In significantly under a day and with only one real challenge I had done a full upgraded from Drupal 9 to 10. The three patches I created for modules that I don't maintain were pretty simple. After I finish releasing updates to the rest of my modules, later this week I'll be upgrading another one of my own sites - Sooke Karate. I expect that that one will take in the range of 1-2 hrs given my experience here and being able to copy/paste half of my composer patches definitions. I'm quite frankly ecstatic about that timeline and expect to have all my personal/small client sites on Drupal 10 the day after Drupal 10's launch.

Update - 2022-12-03

Upgraded to CKEditor 5 too. Extremely simple enable ckeditor 5 module,  edit each text format, select ckeditor5, follow any changes noted/review log and maybe make adjustments, save. Took less than 20 minutes for this site - and that was mostly qa.

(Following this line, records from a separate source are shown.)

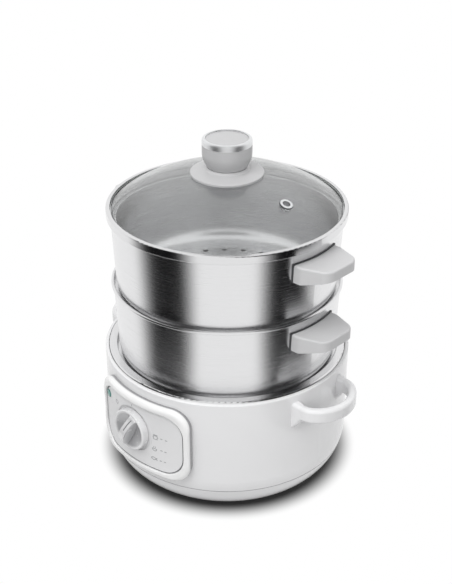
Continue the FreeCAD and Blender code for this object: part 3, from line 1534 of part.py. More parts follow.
def make_tier_handle(label, rise, turn):
    """Moulded handle: a rounded wing, thinner at its tip and hollow underneath."""
    body = new_body(label)
    body.setExpression("Placement", placement_text((0, 0, rise), [((0, 0, 1), turn)]))
    top, bottom = grip_levels()
    root = tier_wall(bottom)
    tip = tier_wall(top) + S.grip_reach
    inside = root - S.grip_inset
    shoulder = root + S.grip_shoulder
    half_root = S.grip_width / 2
    half_front = S.grip_front_width / 2
    wing = outline(body, "wing_outline", "XY", [
        (inside, -half_root),
        (shoulder, -half_root),
        (tip, -half_front),
        (tip, half_front),
        (shoulder, half_root),
        (inside, half_root),
    ], lift=bottom)
    extrude(body, "wing", wing, S.grip_root_depth)
    round_edges(body, "tip_corners", S.grip_round,
                lambda edge: is_upright(edge) and middle_of(edge).x > tip.value - 1)
    round_edges(body, "shoulder_corners", S.grip_round,
                lambda edge: is_upright(edge) and abs(middle_of(edge).x - shoulder.value) < 1)
    under = bottom - S.cut_over
    beyond = tip + S.cut_over
    tip_bottom = top - S.grip_tip_depth
    slope = outline(body, "slope_outline", "XZ", [
        (shoulder, bottom),
        (shoulder, under),
        (beyond, under),
        (beyond, tip_bottom),
        (tip, tip_bottom),
    ])
    extrude(body, "slope", slope, S.grip_width + S.cut_over, cut=True, middle=True)
    round_edges(body, "top_edge", S.grip_edge_round, lambda edge: lies_at_height(edge, top.value)
                and middle_of(edge).x > root.value)
    wall = S.grip_wall
    hollow = outline(body, "hollow_outline", "XY", [
        (inside, -(half_root - wall)),
        (shoulder, -(half_root - wall)),
        (tip - wall * 2, -(half_front - wall * 2)),
        (tip - wall * 2, half_front - wall * 2),
        (shoulder, half_root - wall),
        (inside, half_root - wall),
    ], lift=bottom)
    extrude(body, "hollow", hollow, S.grip_root_depth - S.grip_ceiling, cut=True, back=True)
    rod(body, "screw_pilot", THREADED_HOLE, S.grip_screw_reach,
        (screw_distance(), 0, top - S.grip_ceiling), cut=True)
    cut_by_drum(body, S.gasket_thickness)


def screw_distance():
    """How far a tier handle's screw is from the axis."""
    _, bottom = grip_levels()
    return tier_wall(bottom) + S.bracket_hole_reach


def cut_by_drum(body, stand_off):
    """Take away what lies inside the drum's tapered wall, with a stand-off."""
    top, bottom = grip_levels()
    low = bottom - S.gasket_thickness
    high = top + S.gasket_thickness
    cone = body.newObject("PartDesign::SubtractiveCone", "drum_clearance")
    bind(cone, Radius1=tier_wall(low) + stand_off, Radius2=tier_wall(high) + stand_off,
         Height=high - low)
    cone.setExpression("Placement", placement_text((0, 0, low), None))
    finish_feature(body, cone, True)


def wall_slice(low, high, inner, outer):
    """Section of a thin plate that lies along the drum's tapered wall."""
    return [
        (tier_wall(low) + inner, low),
        (tier_wall(low) + outer, low),
        (tier_wall(high) + outer, high),
        (tier_wall(high) + inner, high),
    ]


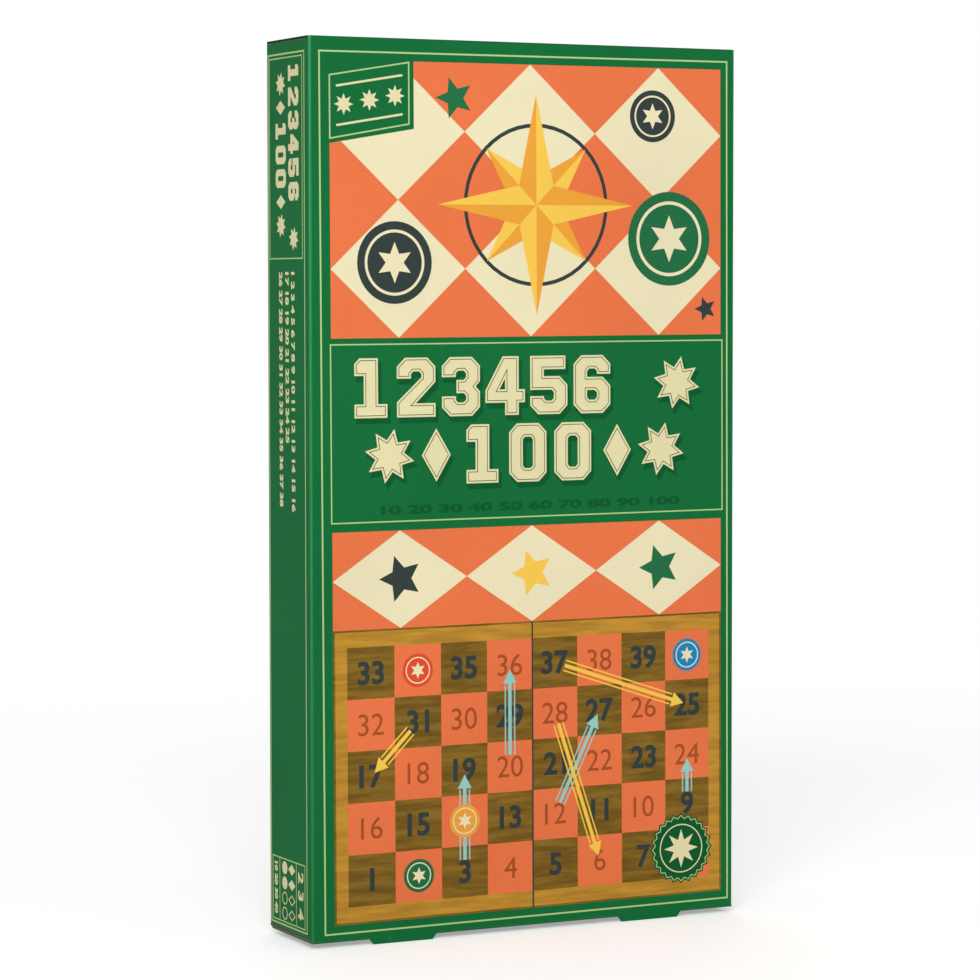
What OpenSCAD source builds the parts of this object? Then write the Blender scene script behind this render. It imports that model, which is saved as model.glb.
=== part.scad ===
// Boxed snakes and ladders game: a tuck-top card carton that holds a folding wooden board
// with its pawns, a die and a rules leaflet.
// The carton stands upright on four die-cut feet. The front panel faces -Y and +Z is up.
// The origin is on the surface that it stands on, under the middle of the carton.

/* [Carton] */
// Width across the front panel
carton_w = 200; // [185:1:230]
// Depth from the front panel to the back panel
carton_d = 45; // [42:0.5:56]
// Height from the bottom crease to the top crease
carton_h = 372; // [340:1:400]
// Thickness of the folded card
card_t = 0.8; // [0.5:0.05:1]
// Outside radius of the four upright creases
crease_r = 1.6; // [1.2:0.1:2.5]

/* [Feet] */
// Drop of the die-cut feet below the bottom crease
foot_drop = 2.2; // [1:0.1:4]
// Width of a foot where it leaves the panel
foot_w = 30.5; // [20:0.5:36]
// How far each end of a foot slants in
foot_slant = 1.8; // [0:0.1:4]
// Distance of a foot's middle from the middle of the carton
foot_reach = 58.5; // [45:0.5:65]

/* [Tuck top] */
// Gap between the lid's ends and the outside of the side panels
lid_end_gap = 0.6; // [0.2:0.1:1.5]
// Gap between the front panel and the lid's front fold
lid_front_gap = 0.3; // [0.2:0.05:0.6]
// Length of the flap that tucks behind the front panel
tuck_l = 14; // [10:0.5:14.5]
// How far the tuck flap leans inwards from upright, in degrees
tuck_lean = 13; // [11.5:0.5:16]
// Gap between the tuck flap's ends and the side panels
tuck_end_gap = 2.4; // [1:0.1:6]
// Radius of the tuck flap's two free corners
tuck_corner_r = 9; // [3:0.5:9.5]
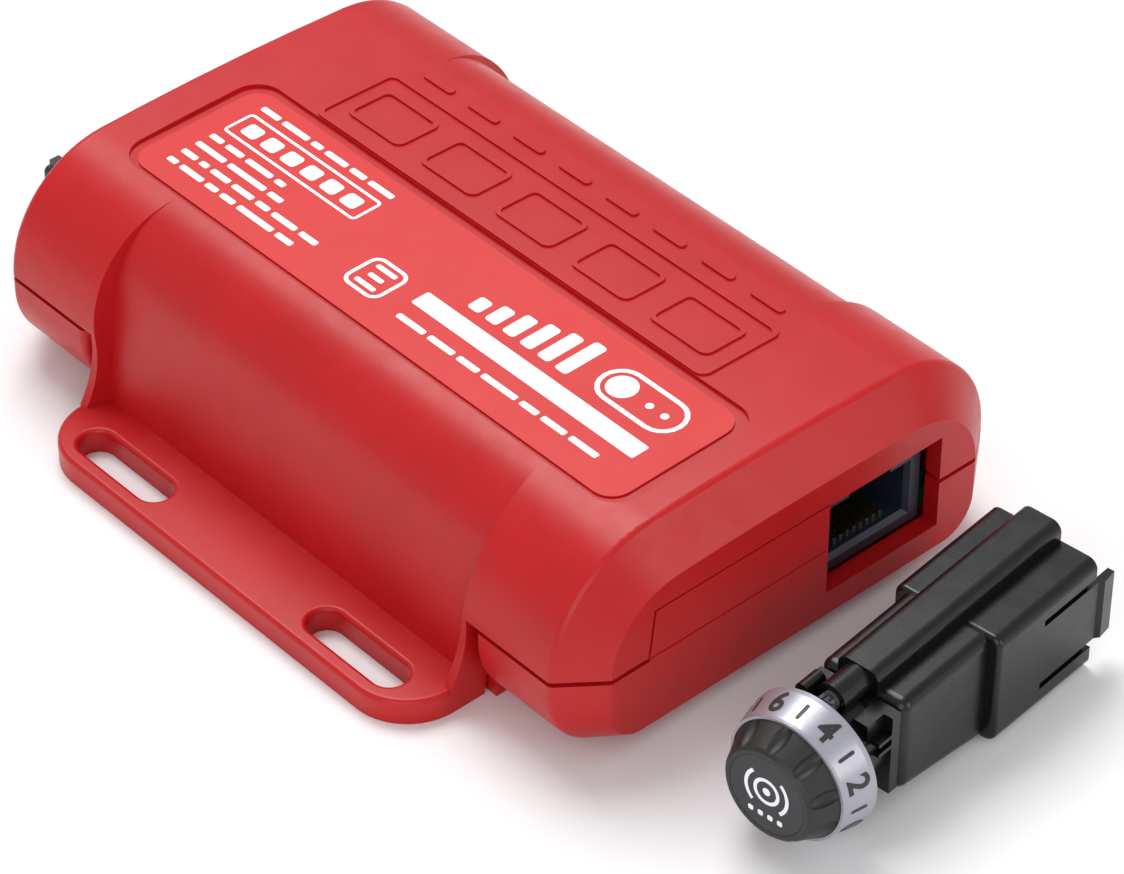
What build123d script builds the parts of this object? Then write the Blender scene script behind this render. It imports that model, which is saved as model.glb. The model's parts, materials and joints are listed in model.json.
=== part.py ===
from build123d import *
import os
from math import cos, radians, sqrt, tan

# Electric trailer brake controller: a flanged main module and the remote control head that
# plugs into it, in millimetres. The origin is on the main module's underside, midway between
# the four flange slots; +X points to the end with the remote lead socket and +Z points up.

# ---- driving dimensions: main module ----
SOCKET_END_X = 50.5
HEADER_END_X = -52.2
UNIT_WIDTH = 65.4
UNIT_HEIGHT = 27.3
CROWN_RADIUS = 400.0
TOP_CORNER_RADIUS = 15.0
BOTTOM_CORNER_RADIUS = 9.8
END_BASE = 2.4
BEVEL_LENGTH = 4.1
BEVEL_DEPTH = 5.2
WALL = 2.2
SEAM_LOW = 11.65
SEAM_HIGH = 12.25

POCKET_HALF_LENGTH = 31.2
POCKET_END_RISE = 0.11
POCKET_END_SPREAD = 0.2
RIB_OUTER_X = 33.0
RIB_INNER_X = 34.7
POCKET_CORNER_RADIUS = 11.5
POCKET_BASE_HALF_WIDTH = 31.9
POCKET_DRAFT = 10.0
RIB_FOOT_HALF_WIDTH = 35.0

FLANGE_THICKNESS = 3.25
FLANGE_HALF_WIDTH = 42.15
FLANGE_CORNER_RADIUS = 7.5
SLOT_LENGTH = 15.2
SLOT_WIDTH = 4.4
SLOT_X = 20.7
SLOT_Y = 37.85

TRAY_X = 34.2
TRAY_HALF_WIDTH = 29.5
TRAY_INNER_HALF_WIDTH = 27.0

POST_X = 40.0
POST_Y = 24.0
BOARD_BOTTOM = 4.65
BOARD_TOP = 6.25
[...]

Also, one of my patches has been merged and a new major version is available for Stage File Proxy, and a new release of Webform Spam Words has been released, so will have significant reduction in patches/lenient projects by the time Drupal 10 is actually stable released

Less story! More code!

Here's a summary of the commands and steps without story and slightly adjusted for efficiency/what I would do next time).

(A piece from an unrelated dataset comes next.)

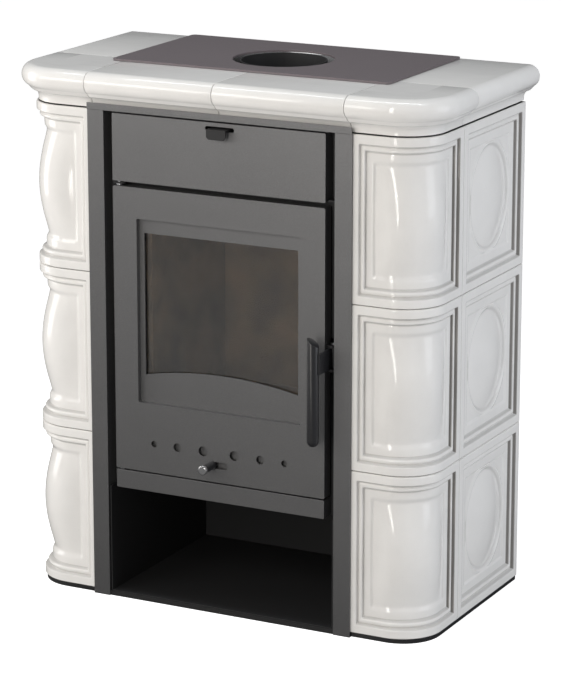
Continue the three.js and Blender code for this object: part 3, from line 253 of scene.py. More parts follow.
def node_tools(name):
    """A new material, its Principled shader, a function that adds nodes, and the coordinates of the
    piece itself."""
    material = bpy.data.materials.new(name)
    material.use_nodes = True
    tree = material.node_tree

    def add(kind, inputs=(), **settings):
        node = tree.nodes.new(kind)
        for key, value in settings.items():
            setattr(node, key, value)
        connect(node, dict(inputs))
        return node

    return material, tree.nodes["Principled BSDF"], add, add("ShaderNodeTexCoord").outputs["Object"]


def ranged(add, value, low, high, new_low, new_high):
    """A clamped Map Range of a value."""
    inputs = {"Value": value, "From Min": low, "From Max": high, "To Min": new_low, "To Max": new_high}
    return add("ShaderNodeMapRange", inputs).outputs["Result"]


def blended(add, factor, first, second):
    """A mix of two colours, each a socket or a plain colour."""
    node = add("ShaderNodeMix", data_type="RGBA")
    for socket, value in ((6, first), (7, second)):
        connect(node, {socket: value if isinstance(value, bpy.types.NodeSocket) else (*value, 1)})
    connect(node, {0: factor})
    return node.outputs[2]


def noise(add, place, scale, detail, **more):
    """Noise over the given coordinates."""
    inputs = {"Vector": place, "Scale": scale, "Detail": detail, **more}
    return add("ShaderNodeTexNoise", inputs).outputs["Fac"]


def bumped(add, height, strength, distance):
    """The normal of a surface that a height roughens."""
    bump = add("ShaderNodeBump", {"Height": height, "Strength": strength, "Distance": distance})
    return bump.outputs["Normal"]


def scaled(colour_value, factor):
    """A plain colour made darker or lighter."""
    return [c * factor for c in colour_value]


def finish(maker):
    """The material of a maker, made on first use. Its name differs from the frame's own slots."""
    name = "stove_" + maker.__name__
    return bpy.data.materials.get(name) or maker(name)


def glaze(name):
    """Glossy white glaze: greyer where the pool attribute nears 1, partly pooled glaze and partly painted
    shade in the grooves, with fine dark speckles. Where the attribute nears JOINT_SHADE it gives way to a
    near-black painted shadow of the gaps between tiles."""
    shades = bpy.context.scene.stove_colours
    material, shader, add, place = node_tools(name)
    mark = add("ShaderNodeAttribute", attribute_name="pool").outputs["Fac"]
    pool = ranged(add, mark, 0, 1, 0, 1)
    cloud = ranged(add, noise(add, place, 18, 3), 0.35, 0.7, 0, 1)
    warm = blended(add, cloud, shades.glaze, scaled(shades.glaze, 0.965))
    speck = ranged(add, noise(add, place, 900, 2, Roughness=0.7), 0.60, 0.75, 0, 0.16)
    speckled = blended(add, speck, warm, (0.45, 0.42, 0.38))
    # painted shade: grooves and hollows turn towards a dark grey, partly pooled glaze and partly painted
    # shade
    pooled_and_shaded = blended(add, pool, speckled, shades.glaze_pool)
    connect(shader, {
        # painted shadow: where the attribute nears JOINT_SHADE the colour turns near black
        "Base Color": blended(add, ranged(add, mark, 1.2, 1.8, 0, 1), pooled_and_shaded, shades.joint),
        "Roughness": ranged(add, mark, 1.2, 1.8, 0.12, 0.8),
        "IOR": 1.52,
        "Normal": bumped(add, noise(add, place, 30, 2), 0.12, 0.002),
    })
    return material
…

composer config --no-plugins allow-plugins.mglaman/composer-drupal-lenient true
composer require drupal/rdf drupal/ckeditor mglaman/composer-drupal-lenient
drush pmu rdf -y
drush cex -y
git commit -a -m "Prep for Drupal 10"
git push [and your testing/deploy workflow]

Update custom code - depending on complexity/volume using my own knowledge or getting started with using Drupal Rector and then post cleanup by hand. The vast majority of changes are backwards compatible between 9.3+ and 10.x unless they involve symphony/dependency updates.

 Edit composer.json to have ^10.0@beta as version constraint to all drupal/core-* packages.

Run composer outdated and update version constraints for any Drupal contrib projects having new major versions (with looking at/knowing that is a good version etc)

Run composer update - probably repeatedly and adding packages to the lenient list until it installs. My lenient configuration for this project

        "drupal-lenient": {
            "allowed-list": [

 Going through each lenient allowed package and looking for patches. If no patches, making patches.

drush updb -y

 Testing if everything works! If yes:

drush cex -y
composer remove drupal/rdf
git commit -a -m "Upgrade to Drupal 10"
git push [and your testing/deploy process]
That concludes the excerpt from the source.